The presented results agree with aircraft, radar, free balloon, and radiosonde data [12, 26, 45]. Based on the aircraft data [12, 26], A.M. Baranov and A.M. Borovikov noted an approximate constancy of the distribution of cloud layering during a year; according to the results of the studies by L.P. Uporova, the number of cloud layers can reach 8. M.B. Fridzon [22, 26] used free balloons and certified precision fast-response instruments to register the layered structure of the atmosphere, where the zones of high and low relative humidity alternate as the height increases; their number can reach 10–12. In [45] the number of cloud layers reached 5 based on radiosonde data and on the certain critical value of humidity for the identification of cloud layers and 4 based on the data of quasisynchronous radar measurements.

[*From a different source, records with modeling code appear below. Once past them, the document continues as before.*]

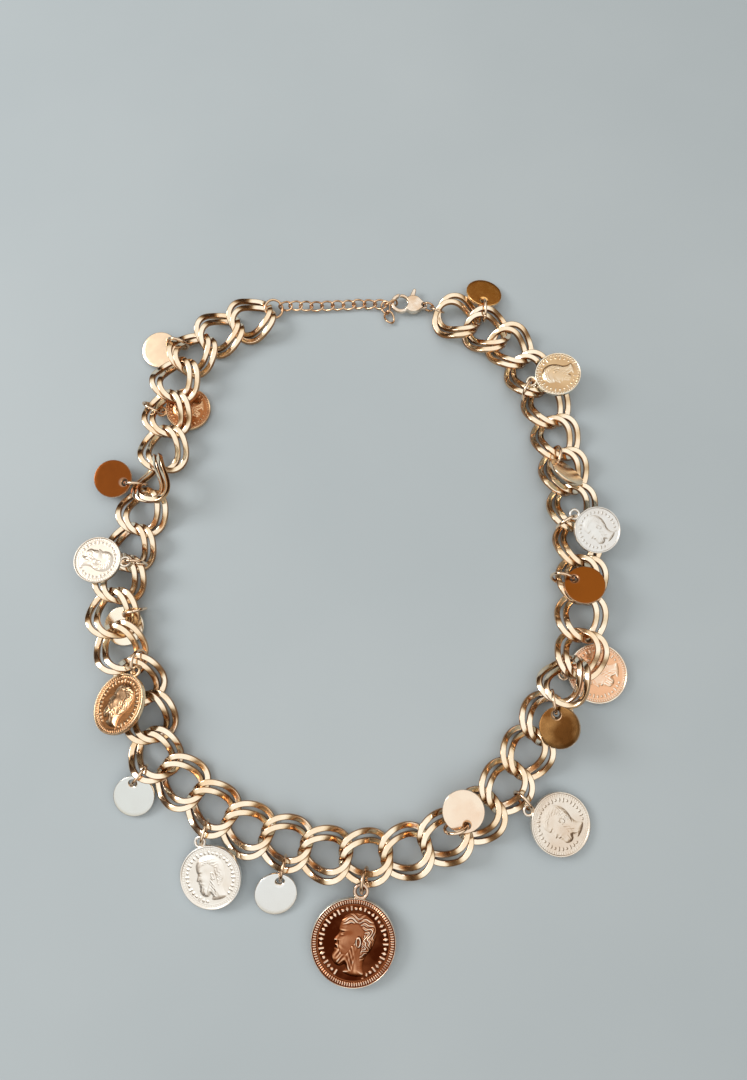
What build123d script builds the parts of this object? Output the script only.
"""Coin necklace laid flat: a double-link chain with discs and struck coins, an extender and a clasp.

+Z is up from the surface that the necklace lies on, +Y is away from the pendant, and +X is to the right.
The origin is on that surface, under the middle of the whole necklace. Sizes are millimetres and degrees.
"""

from build123d import *
from collections import namedtuple
from math import cos, pi, sin
import os

os.makedirs("parts", exist_ok=True)

# Chain: pairs of saddle-shaped rings, each pair threaded through the next one.
LINK_HALF_LENGTH = 5.8
LINK_HALF_WIDTH = 4.85
LINK_RISE = 1.75
LINK_WIRE = 1.24
PAIR_OFFSET = 2.2
LEFT_LINKS = 20

# Every link has three sections a quarter, at these turns, and a hexagon of wire at each.
QUARTER_STEPS = (0, pi / 8, 3 * pi / 8)
MID_FLARE = 1.03
WIRE_CORNERS = 6

# Extender: a fine twisted curb chain.
FINE_HALF_LENGTH = 1.8
FINE_HALF_WIDTH = 1.2
FINE_RISE = 0.42
FINE_WIRE = 0.5

# Plain discs, drilled near the edge.
DISC_RADIUS = 5.0
DISC_THICKNESS = 0.8
DISC_HOLE = 0.85
DISC_HOLE_INSET = 1.65
DISC_BEVEL = 0.15

# Struck coins: radius, thickness over the rim, thickness of the field, then the loop's two radii.
Coin = namedtuple("Coin", "radius thickness field loop_radius loop_wire")
COINS = {
    "small": Coin(6.0, 1.2, 0.6, 1.15, 0.36),
    "medium": Coin(7.5, 1.2, 0.6, 1.15, 0.36),
    "large": Coin(10.0, 1.6, 0.9, 1.5, 0.45),
}
LOOP_SUNK = 0.1
RIM_SHARE = 0.07
HEAD_SHARE = 1.25
FACE_RELIEF = 0.5
HAIR_RELIEF = 0.85

# Rings of round wire: centre line radius and wire radius.
JUMP_RING = (2.8, 0.4)
EXTENDER_RING = (2.45, 0.35)
CLASP_RING_LARGE = (2.0, 0.3)
CLASP_RING_SMALL = (1.5, 0.3)

# Lobster clasp, about the centre of its hook's opening, with the tail along its own +X.
HOOK_OUTER = 2.85
HOOK_INNER = 1.9
HOOK_THICKNESS = 1.3
BODY_CENTRE = (3.4, 0.0)
BODY_RADIUS = 2.5
BODY_THICKNESS = 2.0
WAIST_CENTRE = (5.1, 0.0)
WAIST_RADIUS = 1.35
TAIL_CENTRE = (6.3, 0.0)
TAIL_RADIUS = 1.12
TAIL_THICKNESS = 1.1
EYE_RADIUS = 0.62
PIVOT = (2.75, 1.6)
PIN_RADIUS = 0.3
PIN_CLEARANCE = 0.08
SLOT_WIDTH = 1.1
SLOT_RIGHT = 4.1
SLOT_BOTTOM = -0.4
LEVER_THICKNESS = 0.9
BOSS_RADIUS = 0.8
GATE_REACH = 3.4
GATE_GAP = 0.12
GATE_BAND_GAP = 0.05
GATE_HEEL = 1.3
KNOB_CENTRE = (3.35, 4.4)
KNOB_RADIUS = 0.5

# How a piece lies: the place of its centre, then its turn about Z and, before that, its roll and pitch.
Pose = namedtuple("Pose", "x y z turn roll pitch")


def location(pose):
    """The location that rolls a piece about its own X, pitches it, turns it and moves it into place."""
    return Location((pose.x, pose.y, pose.z), (pose.roll, pose.pitch, pose.turn), Extrinsic.XYZ)


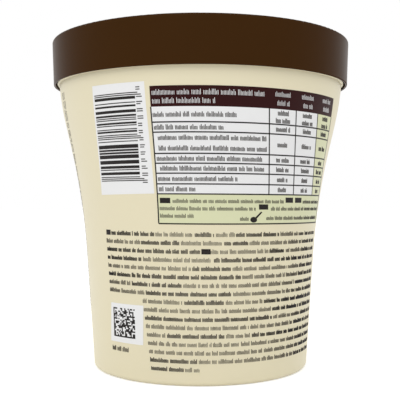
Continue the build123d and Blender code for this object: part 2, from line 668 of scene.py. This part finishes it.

The possible reasons for differences in the estimates of the number of cloud layers are differences in the methods for their determination and calculation, in observation periods, periodicity, and regularity of observations [3, 12, 26] and, evidently, in the study region. The comparison of results of the cloud layer retrieval using the CE method, ground-based observations of clouds, aircraft, radar, and lidar data revealed [25, 30] that the CE method detects the cloud and humid layers registered during ground-based observations which can form clouds during the next hours (they will be detected after the formation, usually by the radar), as well as the layers being a certain form of the clouds remained after their spreading (they are detected using an instrument for the determination of cloud particle images during the aircraft sounding).

4. CONCLUSIONS

New data on the vertical macrostructure of clouds, namely, on the number of cloud layers in the height range from the surface to 10 km are presented using radiosonde data for 1964–2017 and the CE method for the determination of cloud boundaries and cloud amount based on the temperature and humidity profiles.

The long-term estimates of global statistical characteristics were obtained for the number of cloud layers depending on a season, cloud amount, and atmospheric layer. Their analysis revealed that the seasonal differences in the global mean values of the number of cloud layers with account of cloud amount in each investigated atmospheric layer as well as in the variation ranges of the seasonal mean number of layers depending on the cloud amount in the analyzed atmospheric layers are poorly pronounced.

The analysis of geographic distributions of the seasonal mean number of cloud layers localized the zones of the maximum and minimum number of cloud layers in different atmospheric layers.

The estimates of the number of cloud layers may be useful for studying the radiant heat transfer in the atmosphere, for assessing conditions for the propagation of electromagnetic waves, and for aviation needs.